As the heavens open, the Spirit descends and God speaks: “This is my Son, the Beloved, with whom I am well pleased.” God knows full well the state of the world that day—with a crushing empire in power and humans falling short in every way, caught in crisis and distraction. In the midst of all that noise, God names speaks of divine love and joy.

To understand that joy, it helps to linger on the bit of dialogue Matthew gives us. John is concerned about baptizing Jesus. After all, Jesus should be the one baptizing him. Jesus replies, “Let it be so now; for it is proper for us in this way to fulfill all righteousness.” And just before today’s passage, John has been challenging the religious folks who came out to the desert, calling them to do the hard, honest work of the spiritual life. Despite what the internet suggests or what any form of cheap religion offers, it takes work to become faithful people who live as God wants us to live. That work is pleasing to the Lord. In his baptism, Jesus honors religious practice that helps us on that path. This is the context in which God declares God’s joy (Bibleworm Podcast, Episode 422, Jan. 1, 2023).

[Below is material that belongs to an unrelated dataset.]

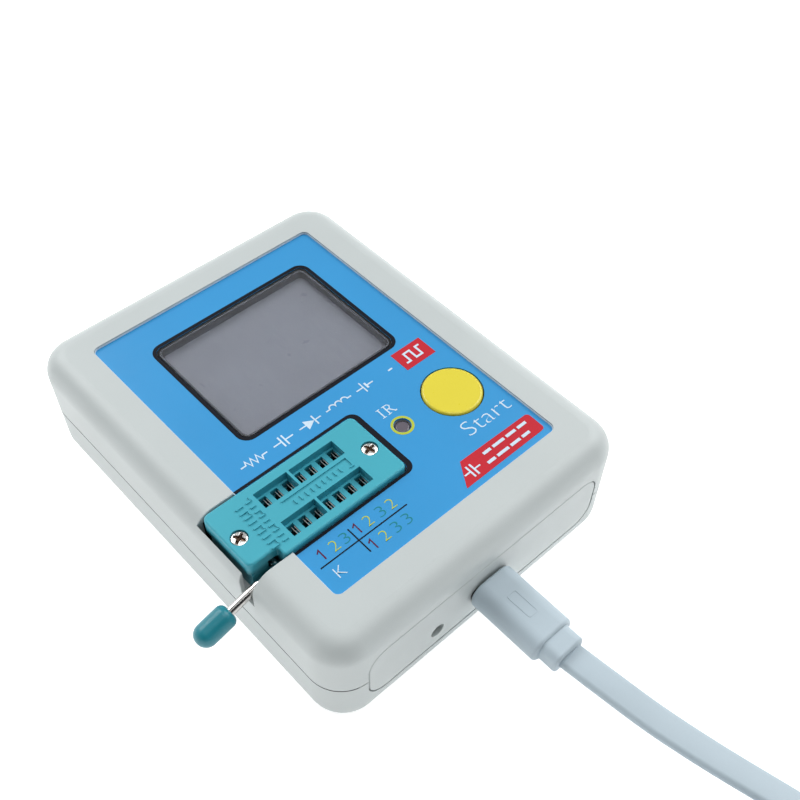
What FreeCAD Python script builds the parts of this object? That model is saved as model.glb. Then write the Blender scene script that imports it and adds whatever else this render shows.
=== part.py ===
"""Handheld component tester with its zero-insertion-force test socket and USB charging lead.

Millimetres. The origin is the centre of the case's bottom face, +Z is up, +X is to the right of
a user who reads the label, and +Y points to the display end.
"""

import FreeCAD
import Part
import Sketcher
import math
import os
import re

DOC = FreeCAD.newDocument("ComponentTester")
VECTOR = FreeCAD.Vector

# ---------------------------------------------------------------- driving dimensions

SIZES = {
    "case": {
        "case_width": 70.0,
        "case_length": 90.0,
        "case_height": 26.1,
        "corner_radius": 7.0,
        "top_round": 4.4,
        "bottom_round": 5.5,
        "wall": 2.0,
        "roof_thickness": 2.2,
        "floor_thickness": 2.2,
        "seam_height": 13.0,
        "seam_gap": 0.3,
        "lip_depth": 0.95,
        "lip_height": 1.3,
        "lip_play": 0.1,
    },
    "end_panels": {
        "panel_width": 56.0,
        "panel_height": 13.2,
        "panel_middle": 13.1,
        "panel_radius": 4.0,
        "panel_play": 0.2,
        "panel_edge": 0.3,
        "flange_thickness": 1.0,
        "flange_border": 1.5,
        "led_x": -12.3,
        "led_z": 10.7,
        "led_hole": 3.0,
    },
    "label": {
        "label_width": 52.0,
        "label_length": 71.8,
        "label_y": 0.8,
        "label_radius": 1.2,
        "label_recess": 1.0,
        "label_thickness": 0.4,
        "label_play": 0.15,
    },
    "display": {
        "window_x": 0.8,
        "window_y": 14.9,
        "window_width": 36.2,
        "window_length": 28.8,
        "window_radius": 1.6,
        "window_thickness": 0.35,
        "glass_width": 44.0,
        "glass_length": 33.0,
        "glass_thickness": 0.8,
        "glass_top": 23.3,
        "frame_thickness": 2.4,
        "frame_border": 1.0,
    },
    "board": {
        "board_width": 64.0,
        "board_length": 82.4,
        "board_radius": 4.0,
        "board_bottom": 12.4,
        "board_thickness": 1.6,
        "post_x": 28.5,
        "post_y": 36.5,
        "post_diameter": 8.0,
        "screw_diameter": 2.9,
        "screw_play": 0.1,
        "screw_head": 5.2,
        "screw_head_height": 2.0,
        "counterbore": 6.0,
        "counterbore_depth": 4.6,
        "screw_length": 14.0,
    },
    "button": {
        "button_x": 18.4,
        "button_y": -16.0,
        "button_diameter": 11.6,
        "button_hole": 12.1,
        "button_rim_top": 25.25,
        "button_dome": 0.55,
        "button_flange": 13.8,
        "button_flange_top": 23.3,
        "button_flange_height": 1.2,
        "stem_diameter": 4.0,
        "switch_side": 6.0,
        "switch_height": 3.6,
        "plunger_diameter": 3.4,
        "plunger_top": 19.2,
        "plunger_length": 3.0,
    },
    "infrared": {
        "infrared_x": 5.95,
        "infrared_y": -15.8,
        "infrared_hole": 3.3,
        "infrared_side": 5.4,
        "infrared_height": 8.5,
        "infrared_dome": 3.1,
        "infrared_top": 25.1,
    },
    "socket": {
        "cover_left": -33.4,
        "cover_front": -23.7,
        "cover_width": 33.3,
        "cover_length": 15.2,
        "cover_top": 26.6,
        "cover_height": 3.2,
        "cover_radius": 1.2,
        "cover_edge": 0.45,
        "notch_width": 5.9,
        "notch_length": 2.1,
        "notch_corner": 1.2,
        "notch_heel": 0.6,
        "slot_left": -24.1,
        "slot_width": 17.6,
        "slot_length": 3.7,
        "slot_rib": 0.5,
        "pin_pitch": 2.54,
        "pin_rows": 7.62,
        "pin_first_x": -22.94,
        "pin_middle_y": -16.24,
        "pin_count": 7.0,
        "opening_left": -34.2,
        "opening_front": -23.85,
        "opening_width": 34.5,
        "opening_length": 15.95,
        "opening_bottom": 18.6,
        "lever_notch": 3.4,
        "lip_round": 0.2,
        "lever_x": -28.6,
        "lever_y": -22.65,
        "lever_z": 22.9,
        "lever_droop": 16.5,
        "rod_diameter": 1.7,
        "rod_reach": 13.0,
        "shaft_diameter": 1.6,
        "shaft_length": 11.4,
        "shaft_room": 2.2,
        "shaft_room_depth": 1.5,
        "shaft_room_rise": 0.95,
        "arm_room_depth": 4.0,
        "knob_start": 10.65,
        "knob_length": 7.45,
        "knob_diameter": 4.4,
        "slider_x": -15.75,
        "slider_y": -16.09,
        "slider_width": 23.0,
        "slider_length": 11.0,
        "slider_thickness": 2.6,
        "slider_play": 0.2,
        "well_x": -15.2,
        "well_width": 24.8,
        "well_length": 11.4,
        "well_depth": 3.0,
        "leaf_width": 1.6,
        "leaf_thickness": 0.25,
        "leaf_drop": 1.6,
        "pin_side": 0.5,
        "pin_reach": 1.6,
        "screw_left_x": -31.05,
        "screw_left_y": -16.0,
        "screw_right_x": -2.55,
        "screw_right_y": -16.4,
        "cover_screw_head": 3.0,
        "cover_screw_seat": 3.2,
        "cover_screw_shank": 1.6,
        "cross_length": 2.1,
        "cross_width": 0.5,
        "cross_depth": 0.7,
    },
    "power": {
        "port_z": 12.9,
        "port_width": 7.5,
        "port_height": 2.5,
        "port_length": 5.2,
        "port_skin": 0.25,
        "port_front": -43.9,
        "plug_skin": 0.25,
        "plug_width": 6.85,
        "plug_height": 1.85,
        "plug_reach": 4.7,
        "overmould_front": -45.3,
        "overmould_length": 15.2,
        "overmould_width": 9.65,
        "overmould_height": 6.2,
        "overmould_radius": 2.8,
        "collar_length": 3.7,
        "collar_width": 7.15,
        "collar_height": 5.1,
        "collar_radius": 1.7,
        "battery_length": 40.0,
        "battery_width": 30.0,
        "battery_height": 5.6,
        "battery_y": 6.0,
    },
    "lead": {
        "cable_width": 5.4,
        "cable_thickness": 2.0,
        "coil_x": -10.0,
        "coil_y": -135.0,
        "coil_base": 0.7,
        "coil_inner": 23.5,
        "coil_pitch": 2.2,
        "coil_turns": 3.5,
        "usb_width": 12.0,
        "usb_height": 4.5,
        "usb_reach": 12.0,
        "usb_skin": 0.35,
        "grip_length": 24.0,
        "grip_width": 15.4,
        "grip_height": 8.0,
        "tail_length": 24.0,
    },
}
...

Perhaps this is why N. T. Wright calls churches “small, working models” of the kingdom of heaven. When we gather here in worship and practice faithfully, we are not only remembering the history of God’s people, we become participants in it and practitioners of righteousness. Here, God’s delight that was spoken over Jesus at his baptism is extended to us. We, too, are named beloved. God’s joy is present here, inviting us to join in the faithfulness God delights in.

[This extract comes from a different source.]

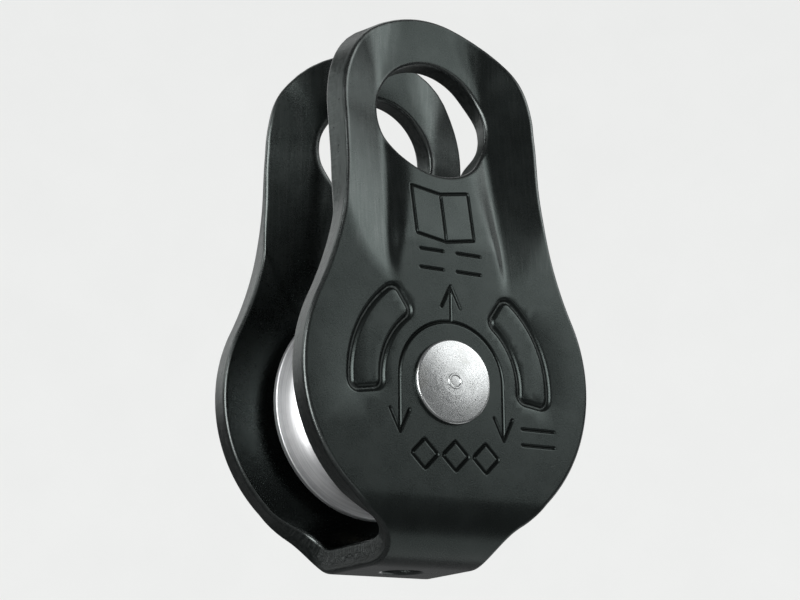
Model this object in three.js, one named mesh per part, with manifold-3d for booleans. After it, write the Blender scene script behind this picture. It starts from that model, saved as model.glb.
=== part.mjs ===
// Compact rope pulley with fixed side plates, for ropes up to 13 mm.
//
// Millimetres, +Z up. X runs across the plates and Y along the axle, with the front at -Y.
// The origin is the centre of the connector eye, midway between the two cheeks, and heights
// named *_RISE are measured from the axle.
import * as THREE from 'three';
import { mergeVertices } from 'three/addons/utils/BufferGeometryUtils.js';
import Module from 'manifold-3d';

const wasm = await Module();
wasm.setup();

// Side plate: one strip of sheet bent into a U, with two pear-shaped cheeks joined by a narrow web
const PLATE_THICKNESS = 3.5;
const OUTER_WIDTH = 28;
const BEND_RADIUS = 8.6; // outside of the bend
const BEND_RISE = -15.2; // where the bend starts, below the axle
const WEB_HALF_WIDTH = 8;
const WEB_FILLET = 6;
const WEB_HOLE_RADIUS = 2.8;
const DISC_RADIUS = 22.1; // round lower part of a cheek
const DISC_RISE = 1;
const FLARE_RADIUS = 49; // hollow curve between the disc and the neck
const HEAD_RADIUS = 15.3; // round top, as wide as the neck
const HEAD_RISE = 38.7;
const EYE_RADIUS = 8.7;
const EYE_RISE = 38.3;

// Pressed eye: the middle of the neck is pushed inwards between two creases
const PRESS_START_RISE = 13;
const PRESS_DEEP_RISE = 38;
const PRESS_TOP_RISE = 50;
const PRESS_DEPTH = 4.4;
const PRESS_EXTRA = 0.6; // added between the eye and the top
const CREASE_X = 8.3;
const CROWN_WIDTH = 4; // slope beside the crease, up to the crown between the creases
const CROWN_START_RISE = 20;
const CROWN_LENGTH = 25;
const FLANK_SLOPE = 0.46;
const FLANK_START_RISE = 10;
const FLANK_LENGTH = 24;

// Kidney-shaped grooves beside the axle
const KIDNEY_INNER_RADIUS = 10.1;
const KIDNEY_OUTER_RADIUS = 15.9;
const KIDNEY_LOW_ANGLE = -11;
const KIDNEY_HIGH_ANGLE = 58;
const KIDNEY_CORNER = 1.6;
const GROOVE_WIDTH = 1.1;
const GROOVE_DEPTH = 0.5;

// Axle and what turns on it
const SHANK_RADIUS = 4;
const RIVET_HEAD_RADIUS = 5.6;
const RIVET_HEAD_HEIGHT = 0.8;
const RIVET_EDGE = 0.25;
const SLEEVE_RADIUS = 5.5;
const BUSH_RADIUS = 7;
const BUSH_FLANGE_RADIUS = 9;
const BUSH_FLANGE = 1.2;
const WASHER_RADIUS = 9.6;
const WASHER_THICKNESS = 1;
const TREAD_RADIUS = 10.5;
const RIM_RADIUS = 16;
const RIM_LAND = 1.1;
const SHEAVE_WIDTH = 15.2;
const SHEAVE_EDGE = 0.4;

// Clearances
const STATIC_GAP = 0.3;
const SIDE_GAP = 0.25;
const RUNNING_GAP = 0.15;

const ROUND_STEPS = 56;
const HALF_WIDTH = OUTER_WIDTH / 2;
const INNER_HALF = HALF_WIDTH - PLATE_THICKNESS;
const BEND_MIDDLE_RADIUS = BEND_RADIUS - PLATE_THICKNESS / 2;
const BEND_LENGTH = (Math.PI / 2) * BEND_MIDDLE_RADIUS;
const WEB_FLAT_HALF = HALF_WIDTH - BEND_RADIUS;
const BASE_RISE = BEND_RISE - BEND_RADIUS;

// ---------------------------------------------------------------- closed bodies and booleans

// Keeps positions only, shares the vertices and drops triangles with no area.
function closed(geometry) {
  geometry.deleteAttribute('normal');
  geometry.deleteAttribute('uv');
  const merged = mergeVertices(geometry, 1e-4);
  const index = merged.getIndex().array;
  const kept = [];
  for (let i = 0; i < index.length; i += 3) {
    const [a, b, c] = index.slice(i, i + 3);
    if (a !== b && b !== c && c !== a) kept.push(a, b, c);
  }
  merged.setIndex(kept);
  return merged;
}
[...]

Our world is messy, divided, and often overwhelming. We are bombarded with endless crises and distractions and small comforts—little hits of relief wherever we can find them. And yet, the baptism of Jesus reminds us that the deepest relief, the truest joy, is already spoken over us. As on the day of Jesus’ baptism, God’s joy is not postponed until we all get things right, or until the world is healed. It is offered now.

Having worshiped on this high feast day, may we leave this place remembering that joy is not something that can be found in a scroll, a reel, or a fleeting distraction. It is something given—spoken, lived, and shared together. God’s joy is ours today, just as it was spoken over Jesus that day at the Jordan.